Condition, Restoration, and Originality: What Helps, What Hurts
Condition assessment
- Structure: Rockers should sit flat; runners should be even and not excessively flattened. Check that the runners match and align with seat rake.
- Joints: Test for looseness at stretchers, legs, and back posts. Re-glued joints are acceptable if done cleanly with reversible adhesives; overspill and brads detract.
- Seat materials: Original cane/rush/splint seats add value. Competent reweaving is acceptable but reduces value versus original. Sheet cane stapled into a grooved frame is later than hand-caned holes.
- Surface: Original paint/stenciling is a premium feature. Overpaint, heavy stripping, or thick polyurethane reduces desirability. Dirt can be cleaned; original pigment cannot be replaced.
- Breaks and repairs: Cleanly repaired spindles and discreet patches are acceptable; plate repairs, metal straps, and visible screws are red flags.
- Odor and storage: Mildew or smoke smell indicates poor storage; can be mitigated but buyers hesitate.
Common pitfalls
- Cut-down adult chairs: Look for plugged mortises, shortened proportions, or a seat that seems too wide for the back height.
- Married parts: A base from one chair with a top from another lowers value; finish/color mismatches are a clue.

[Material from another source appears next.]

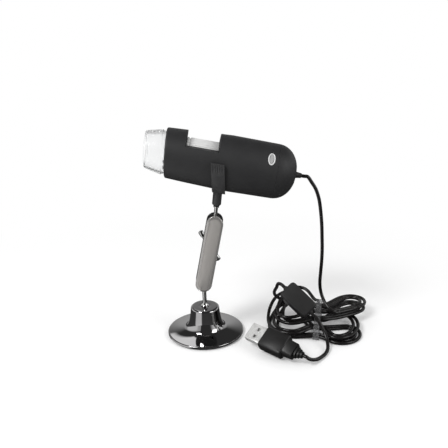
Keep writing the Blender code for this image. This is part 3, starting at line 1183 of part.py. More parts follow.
def build_control_box():
    """Two case halves round a thumbwheel, with a strain relief at each end."""
    outline = rounded(BOX_LENGTH, BOX_WIDTH, BOX_CORNER)
    lip = rounded(BOX_LENGTH - 2 * BOX_EDGE, BOX_WIDTH - 2 * BOX_EDGE, BOX_CORNER - BOX_EDGE / 2)
    wheel_centre = (WHEEL_PLACE, -BOX_WIDTH / 2 - WHEEL_PROUD + WHEEL_RADIUS, 0)
    pocket_reach = WHEEL_THICKNESS / 2 + RUNNING_GAP
    pocket = cylinder(WHEEL_RADIUS + RUNNING_GAP, -pocket_reach, pocket_reach, SMALL_STEPS)
    pocket = make_guide("wheel_pocket", pocket, BOX, wheel_centre)
    post = cylinder(WHEEL_PIN_RADIUS, -BOX_HEIGHT / 4, pocket_reach - SEAT_GAP / 2, PIN_STEPS)
    post = make_guide("wheel_post", post, BOX, wheel_centre)
    bores = []
    for name, side in (("upper", -1), ("lower", 1)):
        face = side * BOX_LENGTH / 2
        bore = turned([(0, 0), (0, BOX_RELIEF_RADIUS + SEAT_GAP),
                       (-BOX_RELIEF_ROOT - SEAT_GAP, BOX_RELIEF_RADIUS + SEAT_GAP),
                       (-BOX_RELIEF_ROOT - SEAT_GAP, 0)][::-1], PIN_STEPS, "X")
        bmesh.ops.translate(bore, verts=[point for point in bore.verts if point.co.x > -BOX_RELIEF_ROOT / 2],
                            vec=(CUT_OVERRUN, 0, 0))
        bores.append(make_guide(f"{name}_relief_bore", bore, BOX, (face, 0, 0), (0, 0, 0 if side > 0 else 180)))
        relief = turned([(-BOX_RELIEF_ROOT, 0), (-BOX_RELIEF_ROOT, BOX_RELIEF_RADIUS), (0, BOX_RELIEF_RADIUS),
                         (BOX_RELIEF_LENGTH, BOX_RELIEF_TIP_RADIUS), (BOX_RELIEF_LENGTH, 0)], PIN_STEPS, "X")
        make_part(f"box_{name}_relief", relief, CORD_BLACK, BOX, (face, 0, 0), (0, 0, 0 if side > 0 else 180))
    for name, side in (("box_lid", 1), ("box_base", -1)):
        sections = [(side * BOX_SPLIT / 2, outline), (side * (BOX_HEIGHT / 2 - BOX_EDGE), outline),
                    (side * BOX_HEIGHT / 2, lip)]
        rings = [[(x, y, level) for x, y in section] for level, section in sections]
        half = make_part(name, skinned(rings), MATT_BLACK, BOX)
        for tool in [pocket] + bores:
            combine(half, tool)
        if side < 0:
            combine(half, post, "UNION")
    rim = ribbed(WHEEL_RADIUS, WHEEL_RIB_DEPTH, WHEEL_RIB_COUNT)
    bore_radius = WHEEL_PIN_RADIUS + SEAT_GAP
    bore = [(x * bore_radius / math.hypot(x, y), y * bore_radius / math.hypot(x, y)) for x, y in rim]
    wheel = ring_prism(rim, bore, -WHEEL_THICKNESS / 2, WHEEL_THICKNESS / 2)
    make_part("dimmer_wheel", wheel, LIGHT_GREY, BOX, wheel_centre)


def build_plug():
    """Grip with its stepped and ribbed relief, the metal shell with two windows, and the contact tongue."""
    def section(place, width, height, corner):
        return [(place, y, z) for y, z in rounded(width, height, corner)]

    def round_section(place, radius):
        return section(place, 2 * radius, 2 * radius, radius * 0.98)

    step_end = GRIP_LENGTH + STEP_LENGTH
    rings = [section(0, GRIP_WIDTH - 2 * GRIP_EDGE, GRIP_HEIGHT - 2 * GRIP_EDGE, GRIP_CORNER - GRIP_EDGE / 2),
             section(GRIP_EDGE, GRIP_WIDTH, GRIP_HEIGHT, GRIP_CORNER),
             section(GRIP_LENGTH - GRIP_EDGE, GRIP_WIDTH, GRIP_HEIGHT, GRIP_CORNER),
             section(GRIP_LENGTH, GRIP_WIDTH - 2 * GRIP_EDGE, GRIP_HEIGHT - GRIP_EDGE, GRIP_CORNER),
             section(GRIP_LENGTH, STEP_WIDTH, STEP_HEIGHT, GRIP_CORNER),
             section(step_end, STEP_WIDTH - GRIP_EDGE, STEP_HEIGHT - GRIP_EDGE, GRIP_CORNER),
             section(step_end, 2 * RELIEF_CORE_RADIUS, 2 * RELIEF_CORE_RADIUS, RELIEF_CORE_RADIUS / 2)]
    pitch = RELIEF_LENGTH / RELIEF_RIBS
    for rib in range(RELIEF_RIBS):
        share = rib / (RELIEF_RIBS - 1)
        width = RELIEF_ROOT_WIDTH + (2 * RELIEF_TIP_RADIUS - RELIEF_ROOT_WIDTH) * share
        height = RELIEF_ROOT_HEIGHT + (2 * RELIEF_TIP_RADIUS - RELIEF_ROOT_HEIGHT) * share
        corner = min(width, height) / 2 * 0.9
        start = step_end + pitch * rib + pitch / 3
        stop = start + pitch * 2 / 3
        rings += [round_section(start, RELIEF_CORE_RADIUS), section(start, width, height, corner),
                  section(stop, width, height, corner)]
        if rib < RELIEF_RIBS - 1:
            rings.append(round_section(stop, RELIEF_CORE_RADIUS))
    grip = make_part("plug_grip", skinned(rings), CORD_BLACK, PLUG)
    mouth = [(place, y, z) for place in (-CUT_OVERRUN, SHELL_ROOT + SEAT_GAP)
             for y, z in rounded(SHELL_WIDTH + 2 * SEAT_GAP, SHELL_HEIGHT + 2 * SEAT_GAP, SHELL_CORNER + SEAT_GAP)]
    count = len(mouth) // 2
    combine(grip, make_guide("shell_socket", skinned([mouth[:count], mouth[count:]]), PLUG))
    outer = rounded(SHELL_WIDTH, SHELL_HEIGHT, SHELL_CORNER)
    inner = rounded(SHELL_WIDTH - 2 * SHELL_WALL, SHELL_HEIGHT - 2 * SHELL_WALL, SHELL_CORNER / 2)
    sections = [(-SHELL_LENGTH, outer), (SHELL_ROOT, outer), (SHELL_ROOT, inner), (-SHELL_LENGTH, inner)]
    rings = [[(place, y, z) for y, z in outline] for place, outline in sections]
    shell = make_part("plug_shell", skinned(rings, looped=True), NICKEL, PLUG)
    for number, side in enumerate((-1, 1)):
        half = WINDOW_SIZE / 2
        centre = side * WINDOW_SPREAD / 2
        window = block((-WINDOW_PLACE - half, centre - half, 0),
                       (-WINDOW_PLACE + half, centre + half, SHELL_HEIGHT))
        combine(shell, make_guide(f"shell_window_{number}", window, PLUG))
    low = -SHELL_HEIGHT / 2 + SHELL_WALL + SEAT_GAP
    half = TONGUE_WIDTH / 2
    tongue = block((-SHELL_LENGTH + TONGUE_INSET, -half, low), (SHELL_ROOT - SEAT_GAP, half, low + TONGUE_THICKNESS))
    make_part("plug_tongue", tongue, LIGHT_GREY, PLUG)


def build_microscope():
    """All sub-parts, from the table up and then along the cord."""
    shank_end = build_base()
    build_lower_stud(shank_end)
    inner_face, outer_face = build_arm_plates()
    build_clamp(inner_face, outer_face)
    build_head()
    build_sleeve()
    grommet_tip = build_tail()
    tube_front = build_nose()
    build_dial()
    board_top = build_optics(tube_front)
    build_button(board_top)
    build_control_box()
    build_plug()
    build_cord(grommet_tip)


build_microscope()
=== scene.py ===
"""Dressed model of the small microscope on its ball-jointed stand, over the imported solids.

Each shape is worked out in metres in the frame of its own joint, and rides on that joint's body.
"""
import json
import math

import bmesh
import bpy
import numpy as np
from mathutils import Matrix, Vector

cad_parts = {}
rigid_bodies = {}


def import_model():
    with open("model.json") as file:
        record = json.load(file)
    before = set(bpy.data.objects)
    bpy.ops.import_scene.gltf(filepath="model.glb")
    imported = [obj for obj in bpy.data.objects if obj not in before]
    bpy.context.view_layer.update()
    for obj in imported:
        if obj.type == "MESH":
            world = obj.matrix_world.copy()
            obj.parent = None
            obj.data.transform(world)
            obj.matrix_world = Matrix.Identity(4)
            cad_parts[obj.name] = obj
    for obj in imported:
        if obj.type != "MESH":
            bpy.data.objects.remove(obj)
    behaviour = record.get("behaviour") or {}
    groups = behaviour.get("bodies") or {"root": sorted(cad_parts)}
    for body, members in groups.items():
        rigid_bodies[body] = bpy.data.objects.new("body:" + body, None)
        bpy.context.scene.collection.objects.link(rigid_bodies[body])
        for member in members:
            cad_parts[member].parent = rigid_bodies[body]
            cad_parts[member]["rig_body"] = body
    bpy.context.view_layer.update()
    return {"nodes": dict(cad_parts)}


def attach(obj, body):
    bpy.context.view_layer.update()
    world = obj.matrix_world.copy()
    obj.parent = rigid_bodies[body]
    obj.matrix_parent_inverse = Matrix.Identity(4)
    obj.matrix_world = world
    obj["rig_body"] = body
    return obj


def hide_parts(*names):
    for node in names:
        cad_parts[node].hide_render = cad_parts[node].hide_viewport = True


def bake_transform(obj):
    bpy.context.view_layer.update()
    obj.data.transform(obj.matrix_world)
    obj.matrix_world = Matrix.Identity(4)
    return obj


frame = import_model()

# ---------------------------------------------------------------- frames of the real joints

LOWER_BALL_HEIGHT = 0.0382
ARM_LEAN = 11.75
ARM_SPAN = 0.0427
HEAD_TURN = -4.75
HEAD_BACKSET, HEAD_RISE = 0.0018, 0.0407
BARREL_TURN = 4.6
BUTTON_PLACE = 0.0317
BUTTON_TURN = 54.0
PLUG_FACE, PLUG_TURNS = (0.0388, -0.0264, 0.0088), (32.0, 4.0, -41.0)
BOX_CENTRE = (0.0631, -0.0065, 0.0251)
BOX_ALONG, BOX_ACROSS = (0.67, -0.48, -0.56), (0.74, 0.40, 0.55)


def stands_at(*steps):
    """Placement of a chain of frames: each step is a place and turns about X, Y, Z in degrees."""
    world = Matrix.Identity(4)
    for place, turns in steps:
        turn = Matrix.Identity(4)
        for axis, angle in zip("ZYX", reversed(turns)):
            turn = turn @ Matrix.Rotation(math.radians(angle), 4, axis)
        world = world @ Matrix.Translation(place) @ turn
    return np.array(world)


def box_frame():
    """The in-line box's own directions: along it, across it and up through its lid."""
    along = np.array(BOX_ALONG)
    along /= np.linalg.norm(along)
    across = np.array(BOX_ACROSS)
    across -= across @ along * along
    across /= np.linalg.norm(across)
    made = np.eye(4)
    made[:3, 0], made[:3, 1], made[:3, 2] = along, across, np.cross(along, across)
    made[:3, 3] = BOX_CENTRE
    return made


HEAD_STEPS = [((0, 0, LOWER_BALL_HEIGHT), (0, ARM_LEAN, 0)), ((0, 0, ARM_SPAN), (0, HEAD_TURN, 0))]
BARREL_STEPS = HEAD_STEPS + [((-HEAD_BACKSET, 0, HEAD_RISE), (0, BARREL_TURN, 0))]
STAND = np.eye(4)
HEAD = stands_at(*HEAD_STEPS)
BARREL = stands_at(*BARREL_STEPS)
BUTTON = stands_at(*BARREL_STEPS, ((BUTTON_PLACE, 0, 0), (BUTTON_TURN, 0, 0)))
PLUG = stands_at((PLUG_FACE, PLUG_TURNS))
BOX = box_frame()

# ---------------------------------------------------------------- camera

PHOTO_SIDE, FOCAL_PIXELS = 448, 600
SENSOR_WIDTH = 36.0
EYE = (0.0147, -0.372, 0.2052)
EYE_DOWN, EYE_ROLL = math.radians(18.78), math.radians(1.65)
CLIP_START, CLIP_END = 0.01, 20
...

- Reproduction/decorative pieces: Mid-20th-century reproductions may have uniform machine parts, modern screws, and fresh finishes. They’re charming but usually worth less.
Restoration guidance
- Keep old surfaces: Resist stripping. Gentle conservation beats restoration for value retention.

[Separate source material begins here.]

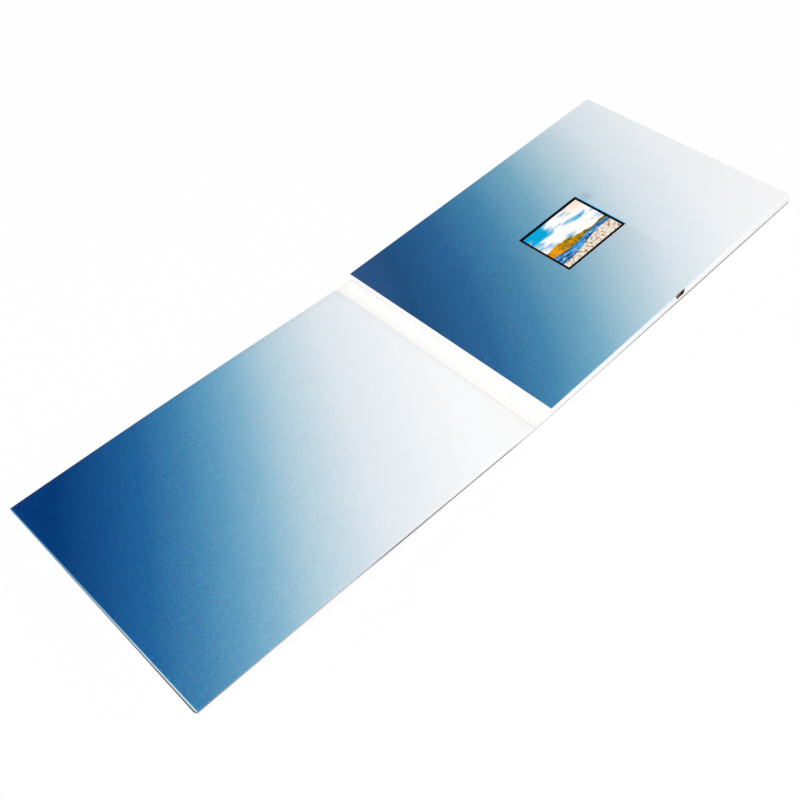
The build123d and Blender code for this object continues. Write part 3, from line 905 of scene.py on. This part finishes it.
def landscape(finish):
    """The picture on the display: a bright sky over gold hills, a blue lake and a pale shore.

    Places in it are shares of its width and height.
    """
    across = (finish.x - (picture_middle.x - picture_width / 2) / mm) / (picture_width / mm)
    up = (finish.y - (picture_middle.y - picture_depth / 2) / mm) / (picture_depth / mm)
    ripple = finish.noise(4.2, 3.0)
    clouds = finish.noise(11.0, 5.0, (0.5, 1.5, 0), (4.2, 1.7, 0))
    wisps = finish.noise(3.4, 4.0, (0.4, 1.8, 0), (0.3, 2.1, 0))
    high = finish.step(up, 0.5, 1.0) * finish.step(across, 0.75, 0.1)
    sky = finish.mix(finish.step(clouds * 0.8 + wisps * 0.2 + high * 0.14, 0.50, 0.63),
                     ink(255, 253, 250), ink(0, 168, 218))
    glow = finish.step(up, 0.72, 0.95) * finish.step(across, 0.55, 1.0) * 0.5
    sky = finish.mix(glow, sky, ink(248, 196, 158))
    hill_line = (wavy_line(finish, across, height=0.43, swing=0.07, waves=5.2, start=0.6)
                 + (ripple - 0.5) * 0.07)
    woods = finish.step(ripple * 0.7 + finish.noise(1.4, 3.0) * 0.3 + across * 0.25, 0.42, 0.72)
    hills = finish.mix(woods, ink(236, 158, 10), ink(96, 100, 20))
    picture = finish.mix(below(finish, up, hill_line), sky, hills)
    lake_line = wavy_line(finish, across, height=0.31, swing=0.025, waves=7.0, start=2.4)
    ripples = finish.noise(3.2, 4.0, (0.3, 2.0, 0))
    lake = finish.mix(finish.step(ripples, 0.35, 0.62), ink(6, 48, 112), ink(72, 164, 226))
    lake = finish.mix(finish.step(finish.noise(1.3, 3.0, (0.4, 2.0, 0)), 0.60, 0.68), lake,
                      ink(226, 242, 250))
    picture = finish.mix(below(finish, up, lake_line), picture, lake)
    shore_line = wavy_line(finish, across, height=0.18, swing=0.07, waves=4.0, start=4.4)
    shore = finish.mix(finish.step(finish.noise(2.0, 4.0), 0.46, 0.66), ink(238, 232, 218),
                       ink(172, 112, 62))
    return finish.mix(below(finish, up, shore_line, 0.012), picture, shore)


def lit_display():
    """Dark glass whose picture area shines under its polished face."""
    finish = Finish("lit_display")
    half_width = picture_width / 2 / mm
    half_depth = picture_depth / 2 / mm
    x = picture_middle.x / mm
    y = picture_middle.y / mm
    lit = (finish.between(finish.x, x - half_width, x + half_width, picture_edge_mm)
           * finish.between(finish.y, y - half_depth, y + half_depth, picture_edge_mm)
           * finish.step(finish.z, *(mask_low.z / mm + depth for depth in picture_face_mm)))
    finish.shade({
        "Base Color": ink(4, 5, 6), "Roughness": 0.12 + finish.noise(3.0) * 0.06,
        "Specular IOR Level": 0.1,
        "Emission Color": finish.mix(lit, ink(0, 0, 0), landscape(finish)), "Emission Strength": 1.0})
    return finish


def slot_finishes():
    """A finish for each of the record's material slots."""
    return {
        "outer_paper": fibre_paper("outer_paper", ink(246, 246, 246), ink(238, 238, 238), 0.5,
                                   lower_cut_and_shadow),
        "print_paper": block_print(),
        "lining_paper": fibre_paper("lining_paper", ink(253, 252, 250), ink(252, 251, 248), 0.5,
                                    lining_cut_shade, 0.3),
        "board": grey_board(),
        "foam": plain_finish("filler_foam", ink(58, 58, 60), ink(34, 34, 36), 0.9, 0.5, depth=0.15),
        "white_plastic": plain_finish("white_tray", ink(240, 240, 238), ink(228, 228, 226), 0.45, 0.4),
        "clear_plastic": plain_finish("clear_guide", ink(226, 234, 238), ink(210, 222, 230), 0.12, 0.8),
        "lamp": plain_finish("lamp_body", ink(250, 244, 200), ink(246, 226, 150), 0.2, 0.5),
        "display_glass": lit_display(),
        "black_film": display_mask(),
        "chip": plain_finish("chip_resin", ink(38, 38, 41), ink(24, 24, 26), 0.6, 0.15),
        "flex": plain_finish("ribbon_film", ink(190, 120, 48), ink(158, 92, 30), 0.35, 0.6),
        "circuit_board": plain_finish("board_resist", ink(22, 96, 52), ink(12, 70, 38), 0.35, 0.7),
        "ceramic": plain_finish("chip_ceramic", ink(178, 150, 116), ink(148, 122, 92), 0.5, 0.2),
        "steel": plain_finish("plated_steel", ink(186, 184, 182), ink(150, 148, 146), 0.34, 0.3, 1.0,
                              0.006, (1, 12, 1)),
        "contact_brass": plain_finish("contact_brass", ink(226, 184, 96), ink(196, 150, 66), 0.25, 0.2,
                                      1.0),
        "connector_plastic": plain_finish("connector_nylon", ink(236, 232, 220), ink(222, 216, 202),
                                          0.45, 0.3),
        "black_plastic": plain_finish("socket_moulding", ink(86, 84, 74), ink(68, 66, 58), 0.5, 0.3,
                                      gloss=0.2),
        "battery_foil": plain_finish("battery_foil", ink(196, 198, 202), ink(170, 172, 178), 0.3, 1.2,
                                     1.0, 0.03),
        "red_insulation": plain_finish("red_lead", ink(196, 28, 24), ink(160, 18, 18), 0.4, 0.4),
        "black_insulation": plain_finish("black_lead", ink(30, 30, 32), ink(16, 16, 18), 0.4, 0.4),
        "magnet_nickel": plain_finish("nickel", ink(206, 204, 198), ink(180, 178, 172), 0.2, 0.5, 1.0),
        "speaker_film": plain_finish("speaker_film", ink(70, 72, 76), ink(48, 50, 54), 0.4, 0.6),
    }


# ---- the brochure's pieces ---------------------------------------------------------------

def build_brochure():
    """Paints the carried-over parts, and adds the dressed pieces."""
    finishes = slot_finishes()
    for part in frame["record"]["subparts"]:
        paint(frame["nodes"][part["node"]], finishes[part["material_slot"]])
    paint(frame["nodes"]["usb_shell"], socket_metal())

    paint(block_cap(), finishes["print_paper"])
    board_top = cover_thickness - paper_thickness
    cover_layer("front_cover_print", cover_start, cover_thickness, paper_thickness,
                "front_cover_inner_sheet", cover_print())
    cover_layer("front_cover_core", cover_start, board_top, board_top - paper_thickness,
                "front_cover_board", finishes["board"], holds_magnet=True)
    cover_magnet(finishes["magnet_nickel"])
    cover_layer("front_cover_wrap", cover_crease.x - crease_gap, paper_thickness, paper_thickness,
                "front_cover_outer_sheet", finishes["outer_paper"])

    outer = (spine_outer_low.x, spine_outer_high.x)
    block_side = (("block", "spine"), block_crease.x + crease_gap, block_crease.x - crease_gap)
    cover_side = (("spine", "front_cover"), cover_crease.x + crease_gap, cover_crease.x - crease_gap)
    wrap = ("outer_paper", finishes["outer_paper"])
    lining = ("lining_paper", finishes["lining_paper"])
    crease_strip("block_crease_wrap", level_path(outer[1], back_sheet_low.x, paper_thickness),
                 paper_thickness, *block_side, *wrap)
    crease_strip("block_crease_lining", foot_path, crease_paper, *block_side, *lining)
    crease_strip("cover_crease_wrap",
                 level_path(cover_crease.x - crease_gap, outer[0], paper_thickness),
                 paper_thickness, *cover_side, *wrap)
    crease_strip("cover_crease_lining", rising_path, crease_paper, *cover_side, *lining)


# ---- table, light and camera ---------------------------------------------------------------

table_size = 8.0
table_colour = ink(252, 252, 252)
table_glow = 0.86                   # share of plain white that a view of the table shows
surround_level = 0.83
flag_level = 0.05                   # of a dark flag that keeps a pale veil off the dark print
flag_side = Vector((0.30, 0.56, 0.77))
flag_rim = (0.78, 0.94)             # cosines from its middle, at its edge and where it is full
key_place = Vector((-2.2, -2.2, 4.4))
key_aim = Vector((-0.1, 0, 0))
key_size = 2.5
key_watts = 116
camera_place = (-0.36573, -0.28458, 0.42339)
camera_right = Vector((0.70961, -0.69899, -0.08875))
camera_down = Vector((-0.58238, -0.51095, -0.63226))
camera_lens = 48.105
camera_sensor = 36


def table():
    """The pale table, which views show at a plain white."""
    bpy.ops.object.select_all(action="DESELECT")
    bpy.ops.mesh.primitive_plane_add(size=table_size, location=(0, 0, 0))
    top = bpy.context.object
    top.name = "table_top"
    finish = Finish("table_white")
    finish.shade({"Base Color": table_colour, "Roughness": 0.9, "Specular IOR Level": 0.0})
    glow = finish.node("ShaderNodeEmission", {}, {"Color": (1, 1, 1, 1), "Strength": 1.0})
    path = [finish.node("ShaderNodeLightPath", {}, {}, ray)
            for ray in ("Is Camera Ray", "Is Glossy Ray", "Is Transmission Ray")]
    share = (path[0] + path[1] + path[2]) * table_glow
    both = finish.node("ShaderNodeMixShader", {},
                       {0: share, 1: Value(finish, finish.shader.outputs[0]), 2: glow})
    finish.feed(finish.tree.nodes["Material Output"].inputs["Surface"], both)
    paint(top, finish)


def softbox(name, place, aim, size, power):
    """A round soft lamp that faces its aim."""
    bpy.ops.object.light_add(type="AREA", location=place)
    lamp = bpy.context.object
    lamp.name = name
    lamp.data.shape = "DISK"
    lamp.data.size = size
    lamp.data.energy = power
    lamp.rotation_euler = (aim - place).to_track_quat("-Z", "Y").to_euler()


def studio():
    """The soft light all round, a dark flag in it, and the key lamp."""
    world = bpy.data.worlds.new("studio")
    world.use_nodes = True
    nodes = Nodes(world.node_tree)
    side = nodes.node("ShaderNodeTexCoord", output="Generated")
    toward_flag = nodes.node("ShaderNodeVectorMath", {"operation": "DOT_PRODUCT"},
                             {0: side, 1: flag_side.normalized()}, "Value")
    flag = nodes.step(toward_flag, *flag_rim)
    background = world.node_tree.nodes["Background"]
    nodes.feed(background.inputs["Color"], (1, 1, 1, 1))
    nodes.feed(background.inputs["Strength"], surround_level + flag * (flag_level - surround_level))
    bpy.context.scene.world = world
    softbox("key_softbox", key_place, key_aim, key_size, key_watts)
    bpy.context.scene.view_settings.view_transform = "Standard"


def camera():
    """The camera, from its place and the way that its picture's right and down point."""
    bpy.ops.object.camera_add(location=camera_place)
    eye = bpy.context.object
    up = -camera_down.normalized()
    right = (camera_right - up * camera_right.dot(up)).normalized()
    back = right.cross(up)
    eye.rotation_euler = Matrix((right, up, back)).transposed().to_euler()
    eye.data.lens = camera_lens
    eye.data.sensor_width = camera_sensor
    eye.data.clip_start = 0.01
    bpy.context.scene.camera = eye


build_brochure()
table()
studio()
camera()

- Reversible repairs: Use hide glue or conservation adhesives; document your work.
- Seat repairs: Professional rush/cane replacement is better than a sagging or broken seat; keep any original fragments and photos of the before state.

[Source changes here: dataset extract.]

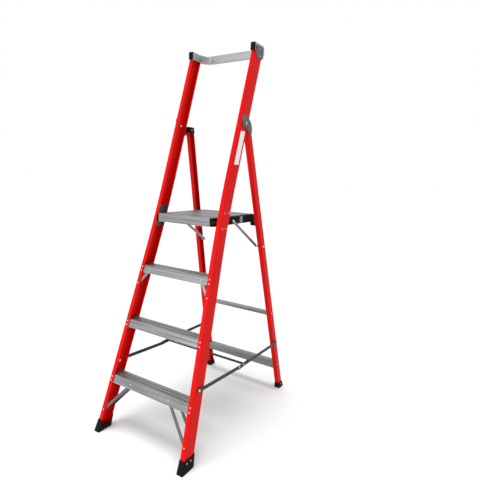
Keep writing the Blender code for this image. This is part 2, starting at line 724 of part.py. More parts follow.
# ---------------------------------------------------------------- top rail
def hand_path():
    """Centre line of the U-shaped top rail with its outward normals."""
    x = RAIL_TOP_HALF - HAND_WIDTH / 2.0
    y0 = HAND_FRONT - MID_Y
    y1 = HAND_REAR - MID_Y - HAND_WIDTH / 2.0
    r = HAND_RADIUS
    steps = 12
    path = [(-x, y0, -1.0, 0.0)]
    for k in range(steps + 1):
        a = math.pi - math.pi / 2.0 * k / steps
        path.append((-x + r + r * math.cos(a), y1 - r + r * math.sin(a),
                     math.cos(a), math.sin(a)))
    for k in range(steps + 1):
        a = math.pi / 2.0 - math.pi / 2.0 * k / steps
        path.append((x - r + r * math.cos(a), y1 - r + r * math.sin(a),
                     math.cos(a), math.sin(a)))
    path.append((x, y0, 1.0, 0.0))
    return path


def rail_tube(name, width, height, wall, base, look):
    """Hollow rectangular tube along the top rail's path."""
    bm = bmesh.new()
    mid = base + height / 2.0
    loops = []
    for grow, corner in ((0.0, 0.004), (wall, 0.002)):
        w = width / 2.0 - grow
        h = height / 2.0 - grow
        section = rounded([(-w, -h), (w, -h), (w, h), (-w, h)], [corner] * 4, 3)
        loops.append(section)
    rows = []
    for x, y, nx, ny in hand_path():
        rows.append([[bm.verts.new((x + nx * a, y + ny * a, mid + b))
                      for a, b in section] for section in loops])
    count = len(loops[0])
    for low, high in zip(rows, rows[1:]):
        for layer in (0, 1):
            for i in range(count):
                j = (i + 1) % count
                bm.faces.new((low[layer][i], low[layer][j], high[layer][j],
                              high[layer][i]))
    for row in (rows[0], rows[-1]):
        for i in range(count):
            j = (i + 1) % count
            bm.faces.new((row[0][i], row[0][j], row[1][j], row[1][i]))
    return finish(bm, name, look)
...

- Color-matched touch-up: Inpainting small losses can stabilize without deceiving; avoid wholesale repainting.
Safety note These chairs were built for 19th- and early 20th-century nurseries, not modern safety standards. If you plan functional use, test stability thoroughly—or enjoy the piece as a decorative artifact.
Quick Appraisal Checklist
- Measure the seat height and width to confirm child’s size (typically 10–14 inch seat height).
- Identify the style (Windsor, ladder-back, bentwood, wicker, pressed-back, Mission, etc.).
- Inspect joinery: through-tenons, wedges, pinned joints, or dowels—note hand vs. machine work.
- Examine the runners: matching, even wear, correct alignment, and period-appropriate shape.
- Check for labels/marks: underside of seat, crest rail, stretchers (Thonet, Heywood-Wakefield, Hitchcock, retailers).
- Evaluate the surface: original paint/stenciling or shellac; look for overpaint or stripping.
- Assess seat material: original cane/rush/splint vs. later replacement; check tightness.
- Test structural integrity: gentle rocking should reveal loose joints or creaks.
- Look for alterations: plugged holes, mismatched parts, cut-down legs, modern screws/nails.
- Document provenance: family history, photos in situ, dealer receipts.
- Photograph clearly: front, side, back, underside, details of labels and repairs.
- Compare to recent sales of similar style/age/condition; adjust for venue and geography.
Frequently Asked Questions
Q: How can I tell the difference between a child’s rocker, a doll chair, and a salesman’s sample? A: Measure and study workmanship. Doll chairs are typically under 8 inches seat height and often simplified. True child’s chairs are proportionally scaled with 10–14 inch seat heights and sturdy joinery. Salesman’s samples are miniature but exceptionally well-made, mirroring full-scale construction and finishes; they often carry maker marks and bring higher prices.
Q: Does refinishing always hurt value? A: Nearly always. Original paint, stenciling, and oxidized finishes are key value drivers. Gentle cleaning and conservation are preferred. Necessary structural repairs and professional seat rewoven work are acceptable; wholesale stripping and glossy modern finishes can cut value by half or more.
Q: What are the most valuable types of antique child’s rockers? A: Documented early Windsors with original paint, Shaker ladder-backs with community attribution, labeled Thonet bentwood examples, rare forms by Heywood-Wakefield, and finely made salesman’s samples. Strong folk painting, crisp Hitchcock stenciling, or remarkable provenance also push prices up.
Q: What’s the best way to estimate a fair price to sell? A: Assemble recent comparable sales of the same style and period, match condition closely, and then adjust for your venue. For quick local sale, price near the lower end of comp ranges; for retail or consignment with a specialist, target mid-to-upper comp ranges, accounting for commission. Always disclose repairs and provide good photos.
By approaching antique child’s rocking chairs with a clear taxonomy, careful eye, and disciplined comparables, you’ll unlock both their charm and their worth—preserving history in small scale while making informed valuation decisions.